Here is my amazing service, written in shell script:
$ cat ~/junk/demoapp
#! /bin/bash -eu
while true
do
echo "in shell"
( echo "in subshell" )
/usr/bin/echo "in subprocess"
sleep 1
done
It produces some repetitive output:
$ ~/junk/demoapp
in shell
in subshell
in subprocess
in shell
in subshell
in subprocess
in shell
in subshell
in subprocess
in shell
in subshell
in subprocess
^C
Here is a user service configuration for it:
$ cat ~/.config/systemd/user/demoapp.service
[Unit]
Description=Demo App
[Service]
Type=exec
ExecStart=/home/tomanderson/junk/demoapp
But when i run this service, using systemd 239, the logged output is missing the lines produced by the subshell and the subprocess:
$ systemctl --user daemon-reload
$ systemctl --user start demoapp
$ journalctl --user --unit demoapp
Sep 12 18:53:27 myhost systemd[539847]: Started Demo App.

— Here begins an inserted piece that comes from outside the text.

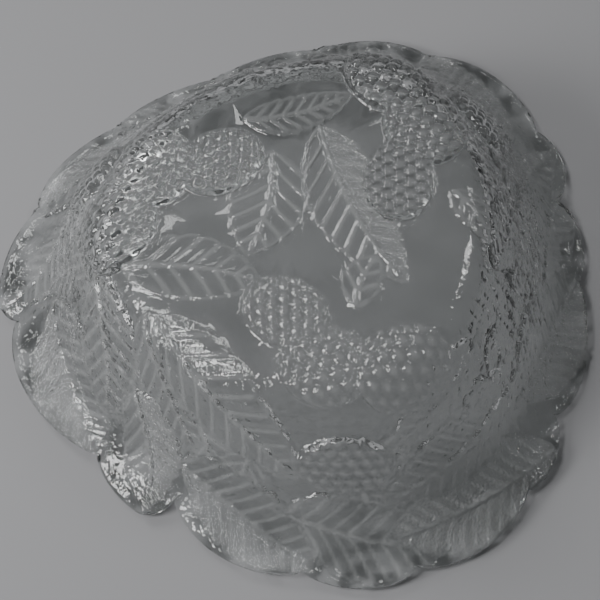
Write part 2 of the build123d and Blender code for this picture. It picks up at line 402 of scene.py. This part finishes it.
def pressedGlass():
    # soda-lime glass, pressed and fire polished: clear, bright edges, a trace of green-grey
    material = newMaterial("pressedSodaLimeGlass")
    tree = material.node_tree
    spot = addNode(tree, "ShaderNodeTexCoord").outputs["Object"]
    mask = addNode(tree, "ShaderNodeAttribute", {"attribute_name": "stipple"}).outputs["Fac"]
    ridge = addNode(tree, "ShaderNodeAttribute", {"attribute_name": "ridge"}).outputs["Fac"]
    # stipple points stand 0.95 mm apart, as punched into the mould
    grain = addNode(tree, "ShaderNodeTexVoronoi", {"feature": "SMOOTH_F1"},
                    {"Scale": 1 / (0.95 * mm), "Smoothness": 0.35}, {"Vector": spot})
    dots = addNode(tree, "ShaderNodeMath", {"operation": "MULTIPLY"}, {},
                   {0: grain.outputs["Distance"], 1: mask})
    # the mould's skin leaves a slow unevenness of about 9 mm in the polished glass
    skin = addNode(tree, "ShaderNodeTexNoise", {}, {"Scale": 1 / (9 * mm), "Detail": 3.0},
                   {"Vector": spot})
    # the wall is more uneven than the foot and the beads, and its fine texture repeats about every 3 mm
    wall = addNode(tree, "ShaderNodeAttribute", {"attribute_name": "rough"})
    slow = addNode(tree, "ShaderNodeBump", {}, {"Distance": 1.1 * mm},
                   {"Height": skin.outputs["Fac"], "Strength": wall.outputs["Fac"]})
    fine = addNode(tree, "ShaderNodeTexNoise", {}, {"Scale": 1 / (3 * mm), "Detail": 1.0},
                   {"Vector": spot})
    leafy = addNode(tree, "ShaderNodeBump", {}, {"Distance": 0.45 * mm},
                    {"Height": fine.outputs["Fac"], "Strength": wall.outputs["Fac"],
                     "Normal": slow.outputs["Normal"]})
    bump = addNode(tree, "ShaderNodeBump", {"invert": True}, {"Strength": 1.0, "Distance": 0.9 * mm},
                   {"Height": dots.outputs[0], "Normal": leafy.outputs["Normal"]})
    glass = addNode(tree, "ShaderNodeBsdfPrincipled", {},
                    {"Base Color": linear("#FDFFFE"), "Roughness": 0.025, "IOR": 1.52,
                     "Transmission Weight": 1.0}, {"Normal": bump.outputs["Normal"]})
    # painted highlight: a slight white diffuse layer on ribs, bead crests and stipple stands in for the
    # light they gather, with a faint even share over all the glass
    edges = addNode(tree, "ShaderNodeMath", {"operation": "MULTIPLY_ADD"}, {1: 0.1, 2: 0.02}, {0: ridge})
    paintedHighlightShare = addNode(tree, "ShaderNodeMath", {"operation": "MULTIPLY_ADD"}, {1: 0.06},
                      {0: mask, 2: edges.outputs[0]})
    # the painted highlight's white, mixed into the glass by the share above
    paintedHighlight = addNode(tree, "ShaderNodeBsdfDiffuse", {}, {"Color": linear("#F3F5F5")},
                   {"Normal": bump.outputs["Normal"]})
    surface = addNode(tree, "ShaderNodeMixShader", {}, {},
                      {0: paintedHighlightShare.outputs[0], 1: glass.outputs[0], 2: paintedHighlight.outputs[0]})
    # in place of caustics, flanks, ridges and uneven places dim the lamps' light on the floor below
    tilt = addNode(tree, "ShaderNodeLayerWeight", {}, {"Blend": 0.5})
    passed = addNode(tree, "ShaderNodeMapRange", {"interpolation_type": "SMOOTHSTEP"},
                     {"From Min": 0.25, "From Max": 0.85, "To Min": 0.0, "To Max": 0.6},
                     {"Value": tilt.outputs["Facing"]})
    pools = addNode(tree, "ShaderNodeMapRange", {"interpolation_type": "SMOOTHSTEP"},
                    {"From Min": 0.42, "From Max": 0.6, "To Min": 0.0, "To Max": 0.75},
                    {"Value": skin.outputs["Fac"]})
    lost = addNode(tree, "ShaderNodeMath", {"operation": "ADD"}, {},
                   {0: passed.outputs[0], 1: pools.outputs[0]})
    bent = addNode(tree, "ShaderNodeMath", {"operation": "MULTIPLY_ADD", "use_clamp": True}, {1: 0.5},
                   {0: ridge, 2: lost.outputs[0]})
    shade = addNode(tree, "ShaderNodeMix", {"data_type": "RGBA"},
                    {"A": linear("#FFFFFF"), "B": linear("#747877")}, {"Factor": bent.outputs[0]})
    lamps = addNode(tree, "ShaderNodeBsdfTransparent", {}, {}, {"Color": shade.outputs["Result"]})
    # lamps reach the floor straight through the glass, and the floor sees them the same way
    path = addNode(tree, "ShaderNodeLightPath")
    through = addNode(tree, "ShaderNodeMath", {"operation": "MAXIMUM"}, {},
                      {0: path.outputs["Is Shadow Ray"], 1: path.outputs["Is Diffuse Ray"]})
    mix = addNode(tree, "ShaderNodeMixShader", {}, {},
                  {0: through.outputs[0], 1: surface.outputs[0], 2: lamps.outputs[0]})
    depth = addNode(tree, "ShaderNodeVolumeAbsorption", {},
                    {"Color": linear("#DADEDC"), "Density": 4.0})
    addNode(tree, "ShaderNodeOutputMaterial", {}, {},
            {"Surface": mix.outputs[0], "Volume": depth.outputs[0]})
    return material


def plainFloor():
    material = newMaterial("paleMattFloor")
    tree = material.node_tree
    shader = addNode(tree, "ShaderNodeBsdfPrincipled", {},
                     {"Base Color": linear("#9C9C9E"), "Roughness": 0.9, "Specular IOR Level": 0.2})
    addNode(tree, "ShaderNodeOutputMaterial", {}, {}, {"Surface": shader.outputs[0]})
    mesh = bmesh.new()
    bmesh.ops.create_grid(mesh, x_segments=1, y_segments=1, size=1.6)
    data = bpy.data.meshes.new("floor")
    mesh.to_mesh(data)
    mesh.free()
    data.materials.append(material)
    floor = bpy.data.objects.new("floor", data)
    floor.location.z = -0.4 * mm  # just clear of the rim
    bpy.context.collection.objects.link(floor)


# The studio: a soft window on the left, a weak fill above, a small
# far lamp that sparkles in the relief, and a dim grey room.
studio = {
    "lamps": [
        ("leftWindow", 10.0, 0.45, (-1.0, -0.25, 0.75)),
        ("highWindow", 5.5, 0.3, (-0.55, -0.1, 1.15)),
        ("topFill", 5.0, 0.45, (-0.55, 0.75, 1.0)),
        ("farLamp", 1.2, 0.2, (0.75, 0.35, 1.0)),
    ],
    "room": 0.06,
}


def addLamp(name, watts, size, place, aim=(0, 0, 0.03)):
    lamp = bpy.data.lights.new(name, "AREA")
    lamp.energy, lamp.shape, lamp.size = watts, "SQUARE", size
    holder = bpy.data.objects.new(name, lamp)
    holder.location = place
    holder.rotation_euler = (Vector(aim) - Vector(place)).to_track_quat("-Z", "Y").to_euler()
    bpy.context.collection.objects.link(holder)


def lightRoom():
    for name, watts, size, place in studio["lamps"]:
        addLamp(name, watts, size, place)
    world = bpy.data.worlds.new("room")
    world.use_nodes = True
    world.node_tree.nodes["Background"].inputs["Strength"].default_value = studio["room"]
    world.node_tree.nodes["Background"].inputs["Color"].default_value = linear("#F4F6FA")
    bpy.context.scene.world = world


# The camera looks down at 65 degrees from the -Y side, turned a little about its own axis.
view = {"elevation": 65.0, "roll": -5.8, "distance": 575.0, "aimHeight": 2.5,
        "focal": 86.6, "shiftX": -0.015, "shiftY": -0.0188}


def placeCamera():
    elevation, roll = math.radians(view["elevation"]), math.radians(view["roll"])
    back = Vector((0, -math.cos(elevation), math.sin(elevation)))
    right = Vector((1, 0, 0))
    up = back.cross(right)
    turnedRight = right * math.cos(roll) + up * math.sin(roll)
    turnedUp = -right * math.sin(roll) + up * math.cos(roll)
    aim = Vector((footSpot[0], footSpot[1], view["aimHeight"])) * mm
    lens = bpy.data.cameras.new("camera")
    lens.lens, lens.sensor_width = view["focal"], 36
    lens.shift_x, lens.shift_y = view["shiftX"], view["shiftY"]
    lens.clip_start = 0.01
    camera = bpy.data.objects.new("camera", lens)
    turn = Matrix((turnedRight, turnedUp, back)).transposed().to_4x4()
    camera.matrix_world = Matrix.Translation(aim + back * view["distance"] * mm) @ turn
    bpy.context.collection.objects.link(camera)
    bpy.context.scene.camera = camera


placeCamera()
lightRoom()
plainFloor()
print("studio ready")

bowlGlass = finishBowl(shapeBowl(makeBowlMesh()))
bowlGlass.data.materials.clear()
bowlGlass.data.materials.append(pressedGlass())
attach(bowlGlass, "root")
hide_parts("bowl")
print("bowl ready")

Sep 12 18:53:27 myhost demoapp[559387]: in shell
Sep 12 18:53:28 myhost demoapp[559387]: in shell
Sep 12 18:53:29 myhost demoapp[559387]: in shell
Sep 12 18:53:30 myhost demoapp[559387]: in shell
Sep 12 18:53:31 myhost demoapp[559387]: in shell
Sep 12 18:53:32 myhost demoapp[559387]: in shell
Sep 12 18:53:33 myhost demoapp[559387]: in shell
Sep 12 18:53:34 myhost demoapp[559387]: in shell
Sep 12 18:53:35 myhost demoapp[559387]: in shell
Any idea why? From reading around, it seems that systemd would normally capture output from subprocesses here. Is this something specific that the shell is doing which is interacting with this?
Googling around, i see people having problems like this with Python, where buffering is the culprit, but i don't see how that can be relevant here.

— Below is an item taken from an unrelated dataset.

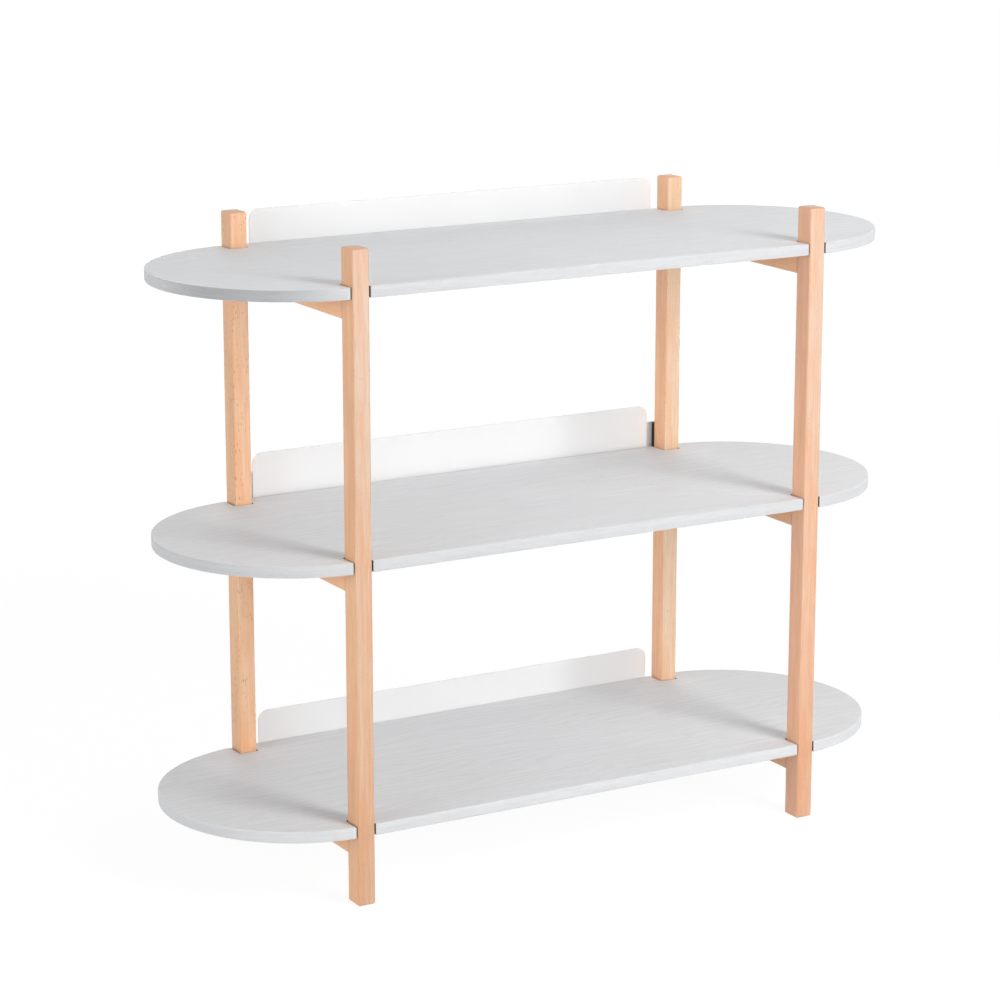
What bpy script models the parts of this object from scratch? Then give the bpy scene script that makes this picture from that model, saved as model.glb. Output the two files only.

EDIT: I see exactly the same behaviour after taking shell script out of the equation, using two simple C programs. I do not see this behaviour with a simple parent process taking the place of systemd and collecting output via a pipe. This strongly indicates that it is systemd that is doing something funky. See: https://github.com/tomwhoiscontrary/child-stdout-demo
EDIT 2: An observant colleague who has root reports that (a) the subprocess output is in the journal, it's just not associated with the service, and (b) he only sees this behaviour with a user service; if he sets up a system service with the same code, the subprocess output is associated with it! Surely this is a systemd bug?